Airbyte File Sync
Airbyte File Sync is a capability that allows you to move unstructured data, non-text data, and compressed files between sources and destinations without parsing their contents. This document explains how File Sync works, which connectors support it, and how to use it.
Overview
Traditional data integration in Airbyte involves extracting structured data as individual records, which are then processed and loaded into a destination. However, many use cases require transferring raw files without parsing their contents:
- Moving binary files (images, videos, PDFs)
- Transferring compressed files (ZIP, GZIP)

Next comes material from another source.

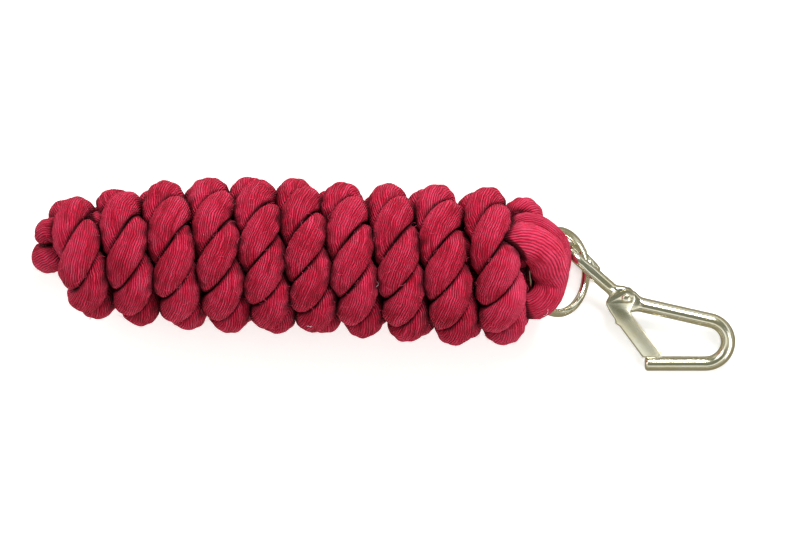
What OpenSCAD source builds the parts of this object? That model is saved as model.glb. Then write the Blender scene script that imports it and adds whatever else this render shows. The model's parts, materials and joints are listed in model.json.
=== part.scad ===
// Horse lead rope, coiled up for storage: a soft three strand rope spliced
// round a steel ring, with a bar trigger hook hanging on that ring.
// +Z up, the floor is Z = 0. The hank lies along X and the hook is at +X.

/* [Rope] */
// Diameter of the free rope
rope_d = 20.5; // [16:0.5:24]
// Diameter where the rope is spliced tight through the ring
eye_d = 18.4; // [14:0.2:18.4]

/* [Hank] */
// Radius of the wound hank in its middle
hank_r = 35.5; // [30:0.5:40]
// Height of the hank as it lies, pressed flat below
hank_h = 64; // [52:1:72]
// Length of the wound turns, from the hook's end back to the bight
hank_len = 219.5; // [190:0.5:240]
// How far the hank is turned from X, seen from above
hank_turn = -2.7; // [-5:0.1:0]

/* [Ring] */
// Inside diameter of the welded ring
ring_bore = 35; // [34.6:0.2:42]
// Wire diameter of the ring
ring_wire = 4; // [3:0.1:4.2]
// Height of the wire above the floor, where the ring comes lowest
ring_low = 8.2; // [7:0.2:9]
// Gap between the hank's last turn and the ring
ring_gap = 1.7; // [1.2:0.1:2.4]

/* [Hook bar] */
// Diameter of the hook's bar
bar_d = 7; // [6:0.1:8]
// Diameter of the bar where it is drawn down for the shank and eye
shank_d = 5.2; // [4.4:0.1:5.4]
// Centreline radius of the bend at the hook's end
bend_r = 10.8; // [9:0.2:13]
// Length of straight bar from the bend back to the open nose
nose_len = 28.8; // [26:0.2:31]
// Free play round the ring's wire inside the hook's eye
eye_play = 2.7; // [2.5:0.1:3.2]
// How far the hook leans up from the floor towards the ring
hook_lean = 15.2; // [14.5:0.1:16]

/* [Gate] */
// Thickness of the flattened bar at the pivot
lug_t = 4.6; // [3.6:0.1:5]
// Sheet thickness of the folded gate
sheet = 1; // [0.8:0.1:1.2]
// Gap between the flattened bar and each cheek of the gate
cheek_gap = 0.2; // [0.1:0.05:0.3]
// Diameter of the rivet
rivet_d = 3.2; // [2.6:0.1:3.6]
// Running clearance of the rivet in the bar, on the radius
rivet_clearance = 0.05; // [0.02:0.01:0.1]
// Diameter of the rivet's heads
rivet_head_d = 4.6; // [4:0.1:6]
// Thickness of the leaf spring
spring_t = 0.5; // [0.3:0.05:0.6]

/* [Hidden] */

$fn = 64;
rope_colour = [0.76, 0.13, 0.27];
metal_colour = [0.80, 0.79, 0.70];

// Hank: the outline of its turns, as [radius, distance along the hank]
hank_y = 6.1;
hank_right = 63.5;
hank_left = hank_right - hank_len;
hank_outline = [
    [0, hank_left], [20, hank_left], [27, hank_left + 7], [hank_r - 4, hank_left + 26],
    [hank_r - 1, hank_left + 46], [hank_r, hank_left + 64], [hank_r, hank_right - 30],
    [hank_r - 1.5, hank_right - 14], [hank_r - 6, hank_right - 5], [20, hank_right],
    [0, hank_right],
];
// Bight of the core that stands out of the left end
bight_r = rope_d / 2 + 0.3;
bight_out = 9.6;
bight_y = 14;
bight_lean = 30;

// Ring: its high side is held in the rope's eye, and it leans down to the hook
ring_r = (ring_bore + ring_wire) / 2;
ring_hold = [hank_right + ring_gap + ring_wire / 2, 1.2, 36.1];
ring_lean = asin((ring_hold[2] - ring_low) / (2 * ring_r));
// Point of the wire that the hook hangs on, a little round from the lowest
hook_round = 14;
hook_at = ring_hold + ring_r * [(1 + cos(hook_round)) * cos(ring_lean), sin(hook_round),
    -(1 + cos(hook_round)) * sin(ring_lean)];

// Route of the rope through the ring, from inside the hank and back
eye_route = [
    [44, -12, 22], [55, -16, 20], [66, -14, 18], [75, -7, 20], [80, -1, 28],
    [81, 5, 38], [76, 11, 47], [67, 17, 51], [57, 19, 49], [44, 14, 42],
];
eye_sides = 12;
eye_steps = 4;

// Hook: drawn in its own plane, x along the nose and y up the hook
bar_r = bar_d / 2;
hair = 0.03;
off_floor = 0.2;
shank_r = shank_d / 2;
bend_x = 56.57;
nose_x = bend_x - nose_len;
upper_slope = 13.2;
pivot = [18.57, 33];
upper_dir = 180 - upper_slope;
upper_line = [sin(upper_dir), -cos(upper_dir)];
bend_end = [bend_x, bend_r] + bend_r * upper_line;
upper_below = (pivot - bend_end) * upper_line;
round_from = 6.5;
arm_len = (pivot - bend_end) * [cos(upper_dir), sin(upper_dir)] - round_from;
lug_r = 5;
arm_w = bar_d + 0.8;
shank_dir = 138;
shank_below = 1.8;
shank_line = [sin(shank_dir), -cos(shank_dir)];
shank_start = pivot - shank_below * shank_line + round_from * heading(shank_dir);
// Eye: how far up the hook its centre lies, so that it hangs level with the
// ring's wire, and how its end closes. The wire rests in the eye off its centre
eye_r = ring_wire / 2 + eye_play + shank_r;
eye_rise = 0.44;
eye_off = [0.84, 0.84];
eye_up = (hook_at[2] + eye_rise - bar_r - off_floor + eye_r * cos(hook_lean)) / sin(hook_lean);
eye_back = 4.32;
shank_len = (eye_up - shank_start[1]) / sin(shank_dir) + eye_back;
eye_x = shank_start[0] + (eye_up - shank_start[1]) / tan(shank_dir);
nose_below = eye_up * cos(hook_lean) + eye_r * sin(hook_lean) + eye_off[1];
eye_turn = 205;
return_len = 3.5;
close_turn = 30;
close_r = 8;
tip_len = 2;

// Gate: its outline about the pivot, from the ear round the back to the tip
gate_w = lug_t + 2 * (cheek_gap + sheet);
ear_r = 4.1;
tip_y = bar_r + 0.25 - pivot[1];
back_line = [[-9.5, -3.4], [-7.8, -6.8], [-5.5, -10.2], [-5, -12.6], [-3.1, -13.8], [8, tip_y]];
gate_inner = [[17.7, tip_y], [2.8, -9.7], [1.7, -5.8], [3.4, -2.3]];
gate_top = [[-2.2, 3.5], [-7.3, 1]];
inward = [0.8, 0.6];
rivet_r = rivet_d / 2;
head_h = 0.8;
leaf_w = lug_t - 0.4;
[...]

- Migrating unstructured text data
- Preserving file formats for specialized processing
File Sync addresses these needs by copying files exactly as they appear in the source to the destination, preserving their original format and content.
How File Sync Works
When using File Sync:
- The source connector identifies files to be transferred
- Instead of parsing file contents into records, the file is transferred as-is
- The destination connector writes the raw file to the target location
- File metadata (name, path, size, etc.) is preserved
This differs from standard Airbyte syncs where files would be parsed into individual records.
Supported Connectors
File Sync is currently supported by the following connectors:
Sources
Destinations
Using File Sync
To use File Sync:
- Configure a connection using a source and destination that both support File Sync
- The File Sync mode will be automatically enabled when compatible connectors are used
- Files will be transferred without parsing their contents
Configuration Example
When configuring a connection between SFTP Bulk (source) and S3 (destination):
- Set up the SFTP Bulk source with your server credentials and file paths
- Configure the S3 destination with your bucket information
- The connection will automatically use File Sync mode
Limitations
- Both the source and destination must support File Sync
- File Sync is designed for raw file movement, not for transforming data
- Maximum file size limits may apply depending on the connectors
Technical Implementation
File Sync is implemented in the Airbyte CDK (Connector Development Kit) version 0.48.0 and above. Connectors that support this feature have the supportsFileTransfer: true
flag in their metadata.yaml file.
Future Enhancements
The File Sync capability is being expanded to support more source and destination connectors. Check the documentation of specific connectors to see if they support File Sync.